By Brian E. Clark
Wisconsin scientists and start-up companies should continue to use human embryonic stem cells – and their noncontroversial counterparts – in ongoing research because they hold great promise for treating disease and injury, two panelists said Wednesday at the Early Stage Symposium.
But Barbara Lyons, executive director of Wisconsin Right to Life, said that use of stem cells is immoral and should end because it results in the destruction of embryos, “members of the human family.”
Lyons, a non-scientist, also argued that concerns over huge federal deficits will lead to de-funding of embryonic stem cell research. But she said the issue may one day be moot because adult stem cells and so-called induced pluripotent stem (iPS) cells are more promising.
The session was dubbed “On again, off again: The unpredictable nature of human embryonic stem cell research.”
Tim Kamp, a UW-Madison cardiologist and top stem cell researcher, called some of Lyon’s statements ill-informed, relying on anecdotes rather than solid science.
Michael Falk, chief counsel for the Wisconsin Alumni Research Foundation – which has licensed human embryonic stem cell technology – backed Kamp and said stem cell companies are creating jobs in Wisconsin.
Though he agreed with Lyons that adult and iPS cells hold potential, he said it would be a mistake to stop using embryonic stem cells. And he said UW-Madison researchers should be proud of their work to treat illness through the use of cells derived from human embryos.
“We see companies that are interested in both iPS and human embryonic stem cells,” he said. “It would be short-sighted and disappointing if we gave up the advantage of working with both.”
Lyons said the potential use of human embryonic stem cells in therapies for diseases such as Parkinson’s — which afflicts her husband — has been “hyped” ever since the cells were isolated by UW-Madison researcher James Thomson in 1998.
Falk and Kamp, however, reminded her that it can easily take a decade for drugs to be developed and that tests on spinal cord and blindness therapies derived from embryonic stem cells are now being conducted.
“We are a world leader in this field,” Falk said. “It is terrific for Wisconsin to be part of creating life-saving technologies. But we’re probably not going to see results for five years.”
The dust-up between Lyons, Kamp and Falk was one of the highlights of the first day of the Early Stage Symposium, which drew an estimated 450 people and 24 start-up companies to the Monona Terrace Convention Center. It will continue through 2 p.m. today.
Tom Still, president of the Wisconsin Technology Council, said he hopes the symposium could help nascent Badger State firms get financing and ultimately boost employment.
“Study after study has shown that virtually all new jobs are created by companies five years old or younger,” he said. “But Wisconsin has not done as good a job as most states in creating start-ups. If we can turn the corner on company creation, Wisconsin’s economy will create more jobs.”
On the subject of stem cells, Still said it is too early to predict what impact the election of Scott Walker – an opponent of human embryonic stem cell research – as governor will have for Wisconsin.

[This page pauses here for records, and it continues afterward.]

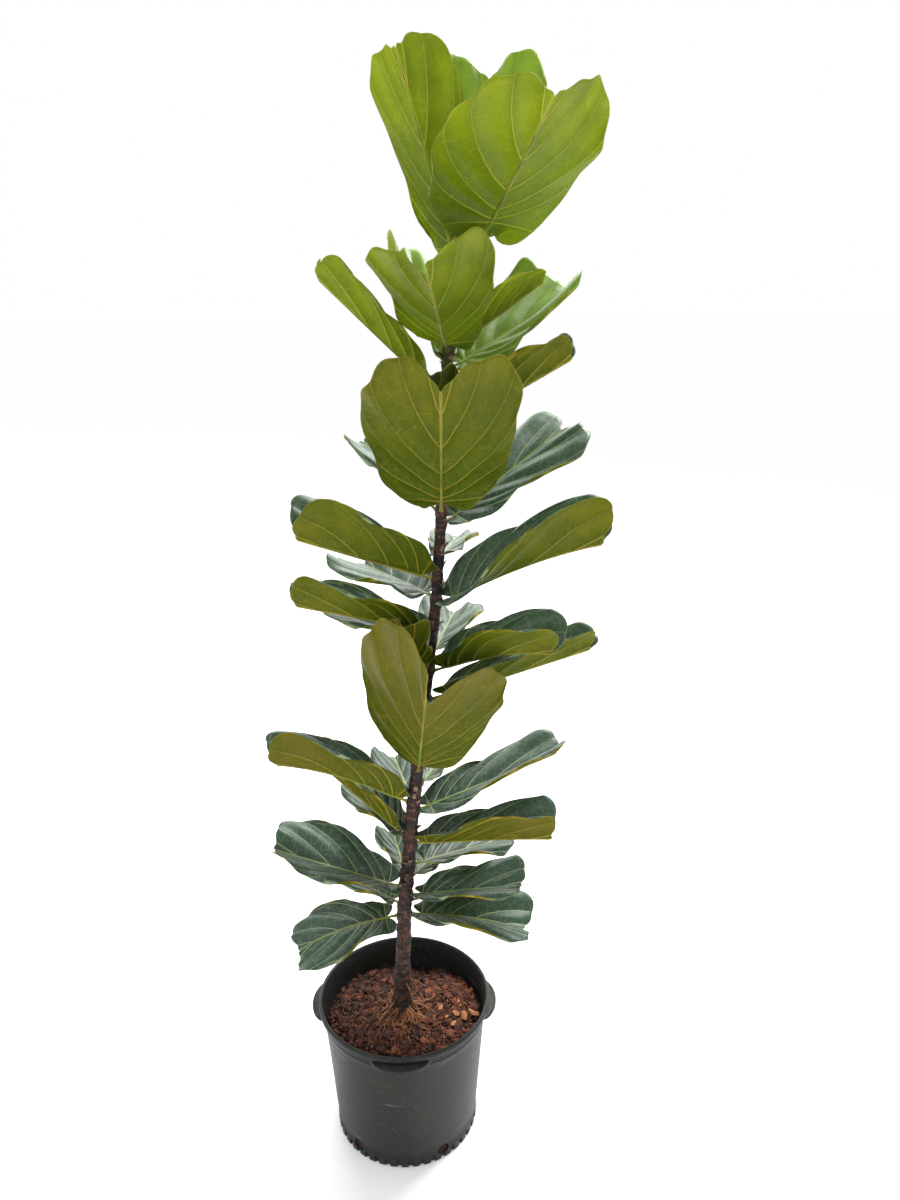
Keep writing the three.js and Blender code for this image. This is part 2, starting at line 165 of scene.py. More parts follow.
def tube(path, radii, sides, flat=1.0):
    """A closed round rod along a path. flat under 1 presses it in its second direction."""
    path = np.asarray(path, float)
    ahead = np.gradient(path, axis=0)
    ahead /= np.linalg.norm(ahead, axis=1)[:, None]
    side = np.cross(ahead[0], (0, 0, 1) if abs(ahead[0][2]) < 0.9 else (1, 0, 0))
    turns = around(sides)
    rings = []
    for point, forward, radius in zip(path, ahead, radii):
        side = side - forward * side.dot(forward)
        side /= np.linalg.norm(side)
        up = np.cross(forward, side)
        rings.append(point + radius * (np.cos(turns)[:, None] * side + flat * np.sin(turns)[:, None] * up))
    return lofted(rings)


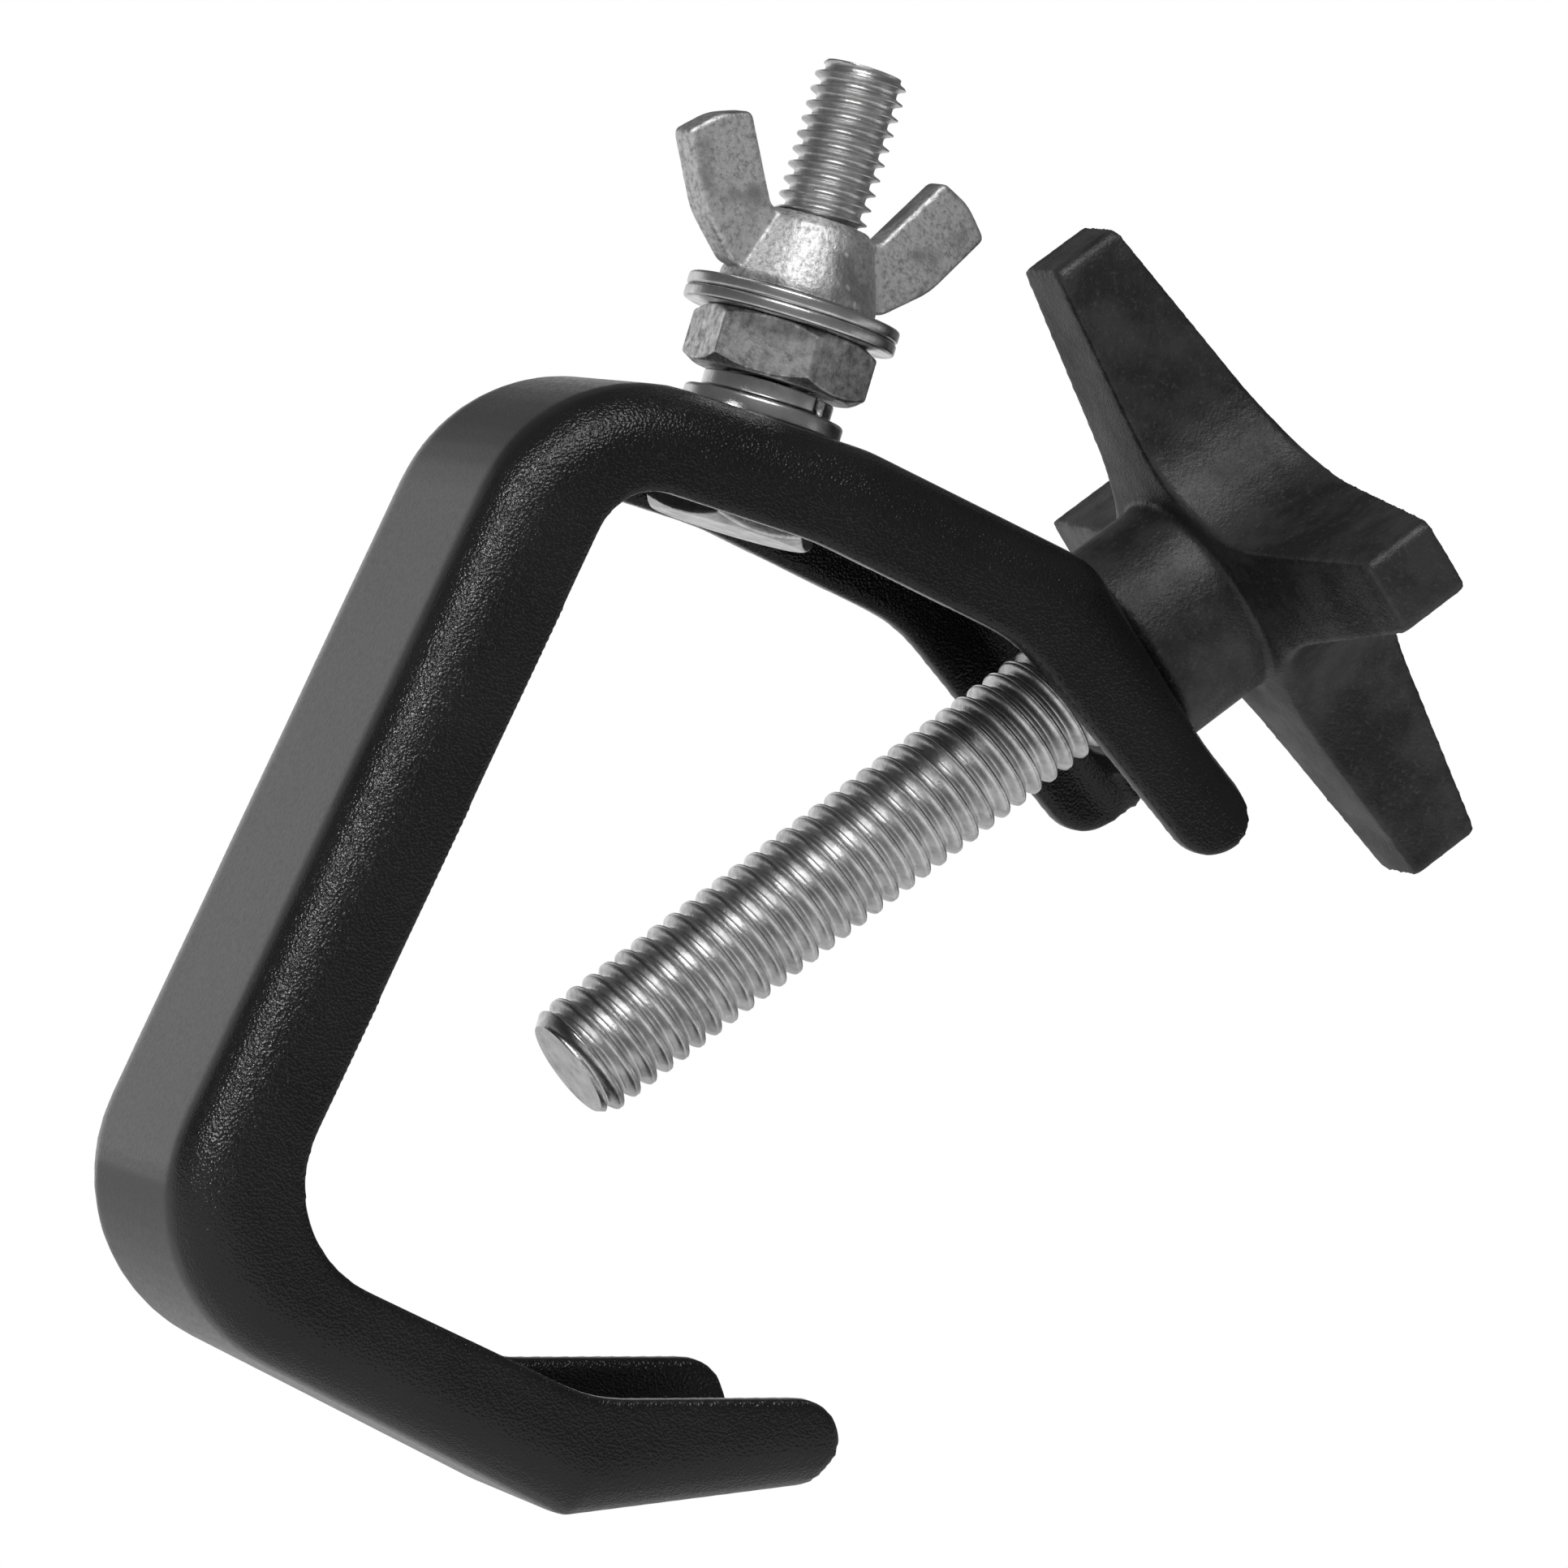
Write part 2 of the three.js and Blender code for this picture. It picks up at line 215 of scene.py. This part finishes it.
def revolved(name, profile, place, steps=120, arc=1.0, rise=0.0):
    """A closed profile of (radius, height) turned about Z; an arc below 1 leaves a split."""
    bm = bmesh.new()
    rings = []
    count = steps if arc == 1 else steps + 1
    for i in range(count):
        angle = 2 * math.pi * arc * i / steps
        lift = rise * (i / steps - 0.5)
        rings.append([
            bm.verts.new((r * math.cos(angle), r * math.sin(angle), z + lift)) for r, z in profile
        ])
    for i in range(steps):
        a, b = rings[i], rings[(i + 1) % count]
        for k in range(len(profile)):
            n = (k + 1) % len(profile)
            bm.faces.new((a[k], b[k], b[n], a[n]))
    if arc < 1:
        bm.faces.new(rings[0])
        bm.faces.new(reversed(rings[-1]))
    bmesh.ops.transform(bm, matrix=place, verts=bm.verts)
    bmesh.ops.recalc_face_normals(bm, faces=bm.faces)
    mesh = bpy.data.meshes.new(name)
    bm.to_mesh(mesh)
    bm.free()
    return mesh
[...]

“Much of the activity around human embryonic stem cells in Wisconsin is related to federal and private dollars versus state dollars,” Still said.
Earlier this year, Walker told a pro-life group he would sign a bill banning embryonic stem cell research. Later in the campaign, however, he refused to say if would support an outright ban.
Kamp said a judge’s August ruling that temporarily stopped federal funding of human embryonic stem cell research had negatively affected experiments that need to be planned far in advance.
“Researchers are nervous,” he said. “iPS cells are extremely promising, but we are in danger of losing the gold standard – human embryonic stem cells – that we use to compare iPS cells.”
Kamp and Falk said they both believe Judge Royce Lamberth’s ruling will be overturned. But Kamp said the political uncertainty in Wisconsin could drive some scientists to states that support research in human embryonic stem cell research.
California, for example, passed a $3 billion bond several years ago largely to support human embryonic stem cell research because of efforts by patient advocacy groups.
“If companies and faculty sense that there is an adverse climate in Wisconsin, they might consider looking elsewhere in other states,” said Kamp. “And other countries have vigorous programs that could leave us behind.”